## WHAT TO PRODUCE
Reproduce precisely the lines between the start of the data below and the line with "SEAT_GAP = 0.0003", both included.

# Start of PROVIDED DATA

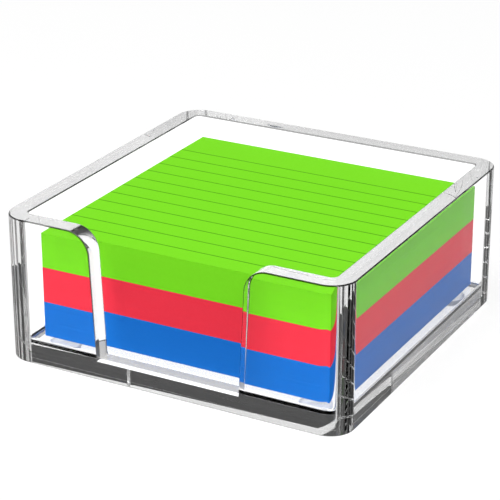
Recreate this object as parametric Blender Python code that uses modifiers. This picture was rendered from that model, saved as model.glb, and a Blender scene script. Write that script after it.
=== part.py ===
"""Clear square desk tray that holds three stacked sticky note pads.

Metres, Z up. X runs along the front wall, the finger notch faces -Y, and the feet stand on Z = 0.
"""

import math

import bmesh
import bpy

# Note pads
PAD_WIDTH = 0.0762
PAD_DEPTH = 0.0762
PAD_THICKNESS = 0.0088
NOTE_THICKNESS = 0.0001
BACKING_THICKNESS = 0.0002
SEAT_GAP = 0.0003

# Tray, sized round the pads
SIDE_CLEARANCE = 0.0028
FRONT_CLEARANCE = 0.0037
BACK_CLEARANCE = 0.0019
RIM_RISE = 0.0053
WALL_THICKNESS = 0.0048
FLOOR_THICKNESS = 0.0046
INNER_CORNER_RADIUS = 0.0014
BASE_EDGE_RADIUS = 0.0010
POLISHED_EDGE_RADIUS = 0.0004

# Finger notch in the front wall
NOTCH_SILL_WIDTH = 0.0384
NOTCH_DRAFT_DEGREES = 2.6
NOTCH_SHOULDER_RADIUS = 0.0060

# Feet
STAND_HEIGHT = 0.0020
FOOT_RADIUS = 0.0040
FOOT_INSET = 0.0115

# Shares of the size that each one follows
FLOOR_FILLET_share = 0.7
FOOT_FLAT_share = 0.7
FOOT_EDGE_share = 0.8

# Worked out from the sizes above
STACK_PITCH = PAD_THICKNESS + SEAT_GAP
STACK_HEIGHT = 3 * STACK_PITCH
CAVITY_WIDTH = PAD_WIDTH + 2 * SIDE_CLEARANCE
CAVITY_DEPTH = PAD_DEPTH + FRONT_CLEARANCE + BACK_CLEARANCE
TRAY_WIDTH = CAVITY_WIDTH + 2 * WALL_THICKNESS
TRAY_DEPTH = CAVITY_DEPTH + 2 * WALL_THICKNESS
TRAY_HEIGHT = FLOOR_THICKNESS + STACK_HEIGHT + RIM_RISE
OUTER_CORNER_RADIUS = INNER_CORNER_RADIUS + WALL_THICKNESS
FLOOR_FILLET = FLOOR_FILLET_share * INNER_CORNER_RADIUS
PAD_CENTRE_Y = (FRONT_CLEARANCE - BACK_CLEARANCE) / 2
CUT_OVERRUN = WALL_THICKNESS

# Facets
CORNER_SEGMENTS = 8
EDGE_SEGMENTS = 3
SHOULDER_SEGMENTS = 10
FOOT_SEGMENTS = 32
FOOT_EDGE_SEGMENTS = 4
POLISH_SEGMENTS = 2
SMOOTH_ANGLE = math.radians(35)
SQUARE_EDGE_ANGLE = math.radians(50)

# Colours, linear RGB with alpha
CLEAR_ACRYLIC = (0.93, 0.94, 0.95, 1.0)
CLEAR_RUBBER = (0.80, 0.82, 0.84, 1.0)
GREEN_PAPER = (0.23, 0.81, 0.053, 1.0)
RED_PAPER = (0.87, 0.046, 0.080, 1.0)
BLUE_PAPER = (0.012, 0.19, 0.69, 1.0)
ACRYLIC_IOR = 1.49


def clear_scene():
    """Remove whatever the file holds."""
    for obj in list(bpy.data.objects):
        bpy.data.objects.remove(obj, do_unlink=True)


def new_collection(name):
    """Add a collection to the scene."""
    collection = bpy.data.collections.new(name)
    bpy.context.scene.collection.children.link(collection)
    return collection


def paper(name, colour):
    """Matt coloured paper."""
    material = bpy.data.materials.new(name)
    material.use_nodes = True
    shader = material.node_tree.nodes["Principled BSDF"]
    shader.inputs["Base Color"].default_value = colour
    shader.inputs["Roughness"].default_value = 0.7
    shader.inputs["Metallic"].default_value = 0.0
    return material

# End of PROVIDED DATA

## ANSWER TO THE TASK
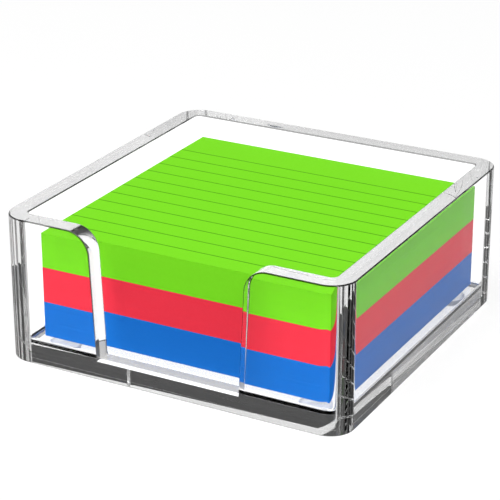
Recreate this object as parametric Blender Python code that uses modifiers. This picture was rendered from that model, saved as model.glb, and a Blender scene script. Write that script after it.
=== part.py ===
"""Clear square desk tray that holds three stacked sticky note pads.

Metres, Z up. X runs along the front wall, the finger notch faces -Y, and the feet stand on Z = 0.
"""

import math

import bmesh
import bpy

# Note pads
PAD_WIDTH = 0.0762
PAD_DEPTH = 0.0762
PAD_THICKNESS = 0.0088
NOTE_THICKNESS = 0.0001
BACKING_THICKNESS = 0.0002
SEAT_GAP = 0.0003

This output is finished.